Manipulating the bioactivity of hydroxyapatite nano-rods structured networks: Effects on mineral coating morphology and growth kinetic

Background

Nano-hydroxyapatite particles have better bioactivity than the coarse crystals. So, they can be utilized for engineered tissue implants with improved efficiency over other materials. The development of materials with specific bioactive characteristics is still under investigation.

Methods

The surface properties of four hydroxyapatite materials templated by different micelle-polymer structured network are studied. The synergistic interaction of each block copolymer in contact with CTAB rod-like micelles results in crystalline HAp nano-rods of 25–50 nm length organized in hierarchical structures with different micro-rough characteristics.

Results

It was observed that the material in vitro bioactivity strongly depends on the surface structure while in a minor extent on their Ca/P ratio. So, MIII and MIV materials with Skewness parameter R_sk > 2.62 favored the formation on their surfaces of net-like phase with a high growth kinetic constant; while MI and MII (R_sk ≤ 2.62) induced the appearance of spherulitic-like structures and a growth rate 1.75 times inferior. Material biocompatibility was confirmed by interaction with rat calvarial osteoblasts.

Conclusions

The different structures growth is attributed to a dissimilar matching of crystal planes in the material and the apatite layer formed.

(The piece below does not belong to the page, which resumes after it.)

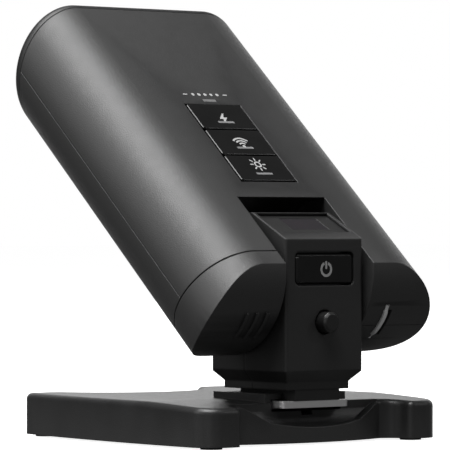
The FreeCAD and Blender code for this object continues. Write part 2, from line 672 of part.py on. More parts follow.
lobe_x = (-40, -D.notch_half + 0.01)
door_space = box("DoorSpace", lobe_x, (-30, D.door_seam + 0.15), (-20, 20), HEAD)
door_block = box("DoorBlock", lobe_x, (-30, D.door_seam - 0.15), (-20, 20), HEAD)
strap_slot = box("StrapSlot", (16.9, 19.4), (-18, -9), (-2.9, 4.0), HEAD)
strap_seat = rod("StrapSeat", "z", 0.6, (-4.2, 5.3), (17.7, -12.75), HEAD)
SHELL_SCREWS = [(16.6, 51.5), (-16.6, 51.5), (20.0, 4.0)]
BOARD_POSTS = [(-11.0, 53.5), (21.0, 53.5), (21.0, 24.0)]

bosses_top = [ring("TopBoss%d" % i, "z", 2.4, 1.02, (0, D.head_thick - 1.5), spot, HEAD)
              for i, spot in enumerate(SHELL_SCREWS)]
posts = [rod("BoardPost%d" % i, "z", 1.5, (9.2, D.head_thick - 1.5), spot, HEAD)
         for i, spot in enumerate(BOARD_POSTS)]
top_half = common("TopHalf", shell,
                  box("AboveSeam", (-40, 40), (-30, 90), (0, 20), HEAD))
node("head_top_shell", cut(
    "HeadTopShell", fuse("TopWithBosses", top_half, *(bosses_top + posts)), door_space,
    box("KeyOpening", (-D.panel_half - 0.3, D.panel_half + 0.3), (D.panel_low, D.panel_high),
        (9, 20), HEAD),
    box("StatusSlot", (-1.75, 1.75), (44.6, 45.4), (11, 20), HEAD), strap_slot,
    strap_seat))

bosses_low = [rod("LowBoss%d" % i, "z", 2.6, (1.5 - D.head_thick, -0.15), spot, HEAD)
              for i, spot in enumerate(SHELL_SCREWS)]
clear_low = [rod("LowClear%d" % i, "z", 1.1, (-20, 1), spot, HEAD)
             for i, spot in enumerate(SHELL_SCREWS)]
sink_low = [rod("LowSink%d" % i, "z", 2.1, (-20, 1.4 - D.head_thick), spot, HEAD)
            for i, spot in enumerate(SHELL_SCREWS)]
low_half = common("LowHalf", shell,
                  box("BelowSeam", (-40, 40), (-30, 90), (-20, -D.seam_gap), HEAD))
node("head_bottom_shell", cut(
    "HeadBottomShell", fuse("LowWithBosses", low_half, *bosses_low), door_space, strap_slot,
    strap_seat,
    *(clear_low + sink_low)))
node("shell_screws", group("ShellScrews", *[
    fuse("ShellScrew%d" % i,
         rod("ShellScrewHead%d" % i, "z", 1.9, (0.2 - D.head_thick, 1.4 - D.head_thick),
             spot, HEAD),
         rod("ShellScrewShank%d" % i, "z", 1.0, (1.4 - D.head_thick, 6), spot, HEAD))
    for i, spot in enumerate(SHELL_SCREWS)]))
node("strap_bar", rod("StrapBar", "z", 0.58, (-4.1, 5.2), (17.7, -12.75), HEAD))

# ---------------------------------------------------------------- battery door and cells
door_shell = cut("DoorHollow", outer, room, notch("DoorNotch", 0))
ridges = [common("Ridge%d" % i,
                 rod("RidgeArc%d" % i, "x", D.end_radius + 0.35, (x - 0.4, x + 0.4),
                     (D.end_centre, 0), HEAD),
                 box("RidgeBlock%d" % i, (x - 1, x + 1), (-16, -12.6), (-2.8, 3.9), HEAD))
          for i, x in enumerate((-20.9, -18.2, -15.5))]
node("battery_door", fuse("BatteryDoor", common("DoorPlain", door_shell, door_block), *ridges))
CELLS = (D.cell_offset, -D.cell_offset)
spring_rear = -9.5


def contact_spring(name, height):
    """Round wire wound up towards the cell."""
    helix = doc.addObject("Part::Helix", name + "Helix")
    for key, value in (("Pitch", 1.25), ("Height", 4.6), ("Radius", 2.6)):
        setattr(helix, key, value)
    wire = doc.addObject("Part::Circle", name + "Wire")
    wire.Radius = 0.3
    wire.Placement = FreeCAD.Placement(Vector(2.6, 0, 0), FreeCAD.Rotation(Vector(1, 0, 0), 90))
    sweep = doc.addObject("Part::Sweep", name)
    sweep.Sections = [wire]
    sweep.Spine = (helix, [])
    sweep.Solid = True
    sweep.Frenet = True
    return put(sweep, HEAD, D.cell_x, spring_rear + 0.35, height, "x", -90)


node("door_contact", box("DoorContact", (-25.6, -16.2), (spring_rear - 0.5, spring_rear),
                         (-7.9, 7.9), HEAD))
node("door_springs", group("DoorSprings", *[
    contact_spring("DoorSpring%d" % i, height) for i, height in enumerate(CELLS)]))

nub = 1.9
cell_front = D.cell_rear + D.cell_len
node("battery_cells", group(
    "BatteryCells",
    fuse("CellUp", rod("CellCanUp", "y", D.cell_radius, (D.cell_rear, cell_front),
                       (D.cell_x, D.cell_offset), HEAD),
         rod("CellNubUp", "y", nub, (cell_front, cell_front + 1.1),
             (D.cell_x, D.cell_offset), HEAD)),
    fuse("CellLow", rod("CellCanLow", "y", D.cell_radius, (D.cell_rear + 1.1, cell_front + 1.1),
                        (D.cell_x, -D.cell_offset), HEAD),
         rod("CellNubLow", "y", nub, (D.cell_rear, D.cell_rear + 1.1),
             (D.cell_x, -D.cell_offset), HEAD))))
tray_front = cell_front + 2.6
tray_block = box("TrayBlock", (-27, -14.85), (D.cell_rear, tray_front), (-11.3, 11.3), HEAD)
tray_limit = slab("TrayLimit", D.head_wall + 0.15, 60)
node("battery_tray", cut(
    "BatteryTray", common("TrayFitted", tray_block, tray_limit),
    *[rod("TrayBore%d" % i, "y", D.cell_radius + 0.1, (D.cell_rear - 1, cell_front + 1.7),
          (D.cell_x, height), HEAD) for i, height in enumerate(CELLS)]))
node("battery_contacts", group("BatteryContacts", *[
    rod("CellContact%d" % i, "y", 4.2, (cell_front + 1.2, cell_front + 1.6),
        (D.cell_x, height), HEAD) for i, height in enumerate(CELLS)]))

# ---------------------------------------------------------------- hinge brackets
node("hinge_brackets", group("HingeBrackets", *[
    cut("Bracket%d" % i,
        box("BracketPlate%d" % i, limits, (-3.4, 8), (-6, 6), HEAD),
        rod("BracketBore%d" % i, "x", D.axle_radius + 0.05, limits, (0, 0), HEAD))
    for i, limits in enumerate(((D.notch_half + 1.5, D.notch_half + 2.5),
                                (-D.notch_half - 2.5, -D.notch_half - 1.5)))]))

# ---------------------------------------------------------------- front end
bezel_block = common("BezelBlock", slab("BezelOuter", 0, 86),
                     box("BezelLimit", (-40, 40), (D.seam_gap, D.cap_thick), (-20, 20), FRONT))
doc.recompute()
bezel_round = doc.addObject("Part::Fillet", "BezelRound")
bezel_round.Base = bezel_block
face_normal = front_frame.Placement.Rotation.multVec(Vector(0, 1, 0))
face_height = front_frame.Placement.Base.dot(face_normal) + D.cap_thick.value
bezel_round.Edges = [
    (i, 1.6, 1.6) for i, edge in enumerate(bezel_block.Shape.Edges, start=1)
    if all(abs(vertex.Point.dot(face_normal) - face_height) < 0.01 for vertex in edge.Vertexes)]
lens_x, lens_t = (-D.lens_half, D.lens_half), (D.lens_low, D.lens_high)
lamp_x, lamp_t = (-D.lamp_half, D.lamp_half), (D.lamp_low, D.lamp_high)
node("window_bezel", cut(
    "WindowBezel", bezel_round,
    box("LensOpening", lens_x, (-2, 5), lens_t, FRONT),
    box("LampOpening", lamp_x, (-2, 5), lamp_t, FRONT)))
lens_y = (D.cap_thick - 2.3, D.cap_thick - 0.5)
lens_ribs = [box("LensRib%d" % i, lens_x, (D.cap_thick - 0.5, D.cap_thick - 0.2),
                 (D.lens_low + 0.6 + 1.5 * i, D.lens_low + 1.3 + 1.5 * i), FRONT)
             for i in range(9)]
node("flash_window", fuse("FlashWindow", box("LensPane", lens_x, lens_y, lens_t, FRONT),
                          *lens_ribs))
node("lamp_window", box("LampWindow", lamp_x, lens_y, lamp_t, FRONT))

reflector = new_body("ReflectorBody", FRONT)
trough = new_sketch(reflector, "TroughProfile", "yz", -21.0)
bowl, sheet_thick, mouth_y, bowl_y = 6.6, 0.7, -0.3, -8.1
high, low = D.tube_t + bowl, D.tube_t - bowl
outline(trough, [
    (mouth_y, high), (bowl_y, high, bowl + 0.1), (bowl_y, low), (mouth_y, low),
    (mouth_y, low + sheet_thick), (bowl_y, low + sheet_thick, sheet_thick - bowl - 0.1),
    (bowl_y, high - sheet_thick), (mouth_y, high - sheet_thick)])
extrude("Pad", reflector, "Trough", trough, 42)
node("reflector", reflector)
node("flash_tube", rod("FlashTube", "x", 1.6, (-25, 25), (D.tube_y, D.tube_t), FRONT))
node("tube_holders", group("TubeHolders", *[
    ring("TubeHolder%d" % i, "x", 3.2, 1.6, limits, (D.tube_y, D.tube_t), FRONT)
    for i, limits in enumerate(((21.2, 24.2), (-24.2, -21.2)))]))
led_t = -9.8
node("lamp_board", box("LampBoard", (-20, 20), (-5.6, -4.6), (led_t - 2.4, led_t + 2.4), FRONT))
node("lamp_leds", group("LampLeds", *[
    fuse("Led%d" % i, rod("LedBody%d" % i, "y", 1.7, (-4.6, -2.7), (x, led_t), FRONT),
         put(add("Part::Sphere", "LedDome%d" % i, Radius=1.7), FRONT, x, -2.7, led_t))
    for i, x in enumerate((-9.0, 0.0, 9.0))]))

# ---------------------------------------------------------------- electronics in the head
node("main_board", cut("MainBoard", box("BoardBlank", (-13.6, 24), (20.4, 55.8), (8.2, 9.2), HEAD),
                       rod("BoardHole", "z", 2.9, (7, 11), SHELL_SCREWS[0], HEAD)))
node("main_capacitor", fuse(
    "MainCapacitor", rod("CapCan", "y", 6.1, (17, 47.6), (20.3, -4.2), HEAD),
    rod("CapRim", "y", 4.6, (47.6, 48.4), (20.3, -4.2), HEAD)))
node("transformer", fuse(
    "Transformer", box("CoreLeft", (-9, -5.5), (24, 38), (-9.5, 1.5), HEAD),
    box("CoreRight", (2.5, 6), (24, 38), (-9.5, 1.5), HEAD),
    rod("Winding", "y", 4.6, (25.5, 36.5), (-1.5, -4.0), HEAD),
    box("CoreBar", (-9, 6), (24, 38), (-11, -8.0), HEAD)))
node("trigger_coil", rod("TriggerCoil", "x", 2.6, (-12, -3), (50, -6), HEAD))

# ---------------------------------------------------------------- mode keys
KEY_FACE, KEY_BACK = 13.2, 10.6
KEYS = ("lamp", "wireless", "auto")
first_key = D.panel_low + 0.3
for i, use in enumerate(KEYS):
    low_edge = first_key + D.key_pitch * i
    high_edge = low_edge + D.key_len
    key = new_body("ModeKey%d" % i, HEAD)
    face = new_sketch(key, "KeyFace%d" % i, "xy", KEY_BACK)
    rectangle(face, (-D.panel_half, D.panel_half), (low_edge, high_edge))
    extrude("Pad", key, "KeyBlock%d" % i, face, KEY_FACE - KEY_BACK)
    dress("Fillet", key, "KeyCorners%d" % i, 0.5, lambda e: runs_along(e, "z"))
    dress("Fillet", key, "KeyEdge%d" % i, 0.25,
          lambda e: abs(e.BoundBox.ZMin - KEY_FACE) < 0.01)
    rim = new_sketch(key, "KeyRim%d" % i, "xy", KEY_BACK)
    rectangle(rim, (-D.panel_half - 0.9, D.panel_half + 0.9), (low_edge + 1, high_edge - 1))
    extrude("Pad", key, "KeyRimPad%d" % i, rim, 0.4)
    slot = new_sketch(key, "LampSlot%d" % i, "xy", KEY_FACE)
    rectangle(slot, (-2.2, 2.2), (low_edge + 1.9, low_edge + 2.5))
    extrude("Pocket", key, "LampSlotCut%d" % i, slot, 0.6)
    node("mode_key_" + use, key)
    node("key_light_" + use, box("KeyLight%d" % i, (-2.2, 2.2), (low_edge + 1.9, low_edge + 2.5),
                                 (KEY_FACE - 0.6, KEY_FACE + 0.02), HEAD))
node("key_switches", group("KeySwitches", *[
    box("KeySwitch%d" % i, (-2, 2), (first_key + D.key_pitch * i + 2.1,
                                     first_key + D.key_pitch * i + 6.1), (9.2, 9.75), HEAD)
    for i in range(3)]))
node("status_light", box("StatusLight", (-1.75, 1.75), (44.6, 45.4), (11.6, 13.02), HEAD))

# ---------------------------------------------------------------- checks and export
doc.recompute()
for feature in doc.Objects:
    if "Invalid" in feature.State or "Error" in feature.State:
        raise RuntimeError("failed: %s %s" % (feature.Name, feature.State))
os.makedirs("parts", exist_ok=True)
for feature in NODES:
    shape = feature.Shape
    if shape.isNull() or not shape.isValid() or not shape.Solids:
        raise RuntimeError("bad shape: " + feature.Label)
for feature in NODES:
    feature.Shape.exportStep("parts/%s.step" % feature.Label)
    print("%-20s %2d solid(s) %10.2f mm3" % (feature.Label, len(feature.Shape.Solids),
                                             feature.Shape.Volume))
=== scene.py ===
import json
import math
import bpy
import bmesh
from mathutils import Matrix, Vector


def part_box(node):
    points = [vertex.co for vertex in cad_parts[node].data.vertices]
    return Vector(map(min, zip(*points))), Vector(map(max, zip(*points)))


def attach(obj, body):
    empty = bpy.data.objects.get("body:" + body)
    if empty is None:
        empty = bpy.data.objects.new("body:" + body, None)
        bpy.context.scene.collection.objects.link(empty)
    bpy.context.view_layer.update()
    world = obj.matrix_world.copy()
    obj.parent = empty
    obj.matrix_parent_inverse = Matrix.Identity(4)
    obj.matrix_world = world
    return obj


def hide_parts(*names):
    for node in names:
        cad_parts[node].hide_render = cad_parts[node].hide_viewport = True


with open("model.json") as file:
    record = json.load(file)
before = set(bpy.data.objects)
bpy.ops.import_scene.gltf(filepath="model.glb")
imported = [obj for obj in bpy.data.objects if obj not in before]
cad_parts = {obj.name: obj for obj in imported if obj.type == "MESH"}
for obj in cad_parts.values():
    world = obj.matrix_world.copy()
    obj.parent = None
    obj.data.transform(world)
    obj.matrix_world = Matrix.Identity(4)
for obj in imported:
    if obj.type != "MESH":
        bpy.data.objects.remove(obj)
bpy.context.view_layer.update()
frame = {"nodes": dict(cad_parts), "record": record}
MM = 0.001

# ------------------------------------------------------------------ materials
def new_material(name):
    mat = bpy.data.materials.new(name)
    mat.use_nodes = True
    tree = mat.node_tree
    shader = tree.nodes["Principled BSDF"]
    return mat, tree, shader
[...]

In specific synthesis conditions, a biocompatible material with a Ca/P ratio close to that for the trabecular bone and a morphology that are considered essential for bone-bonding was obtained.

General significance

The creation of implantable devices with a specific bioactive characteristic may be useful to manipulate the attachment of cells on mineral coating directly affecting the stability and life of the implant.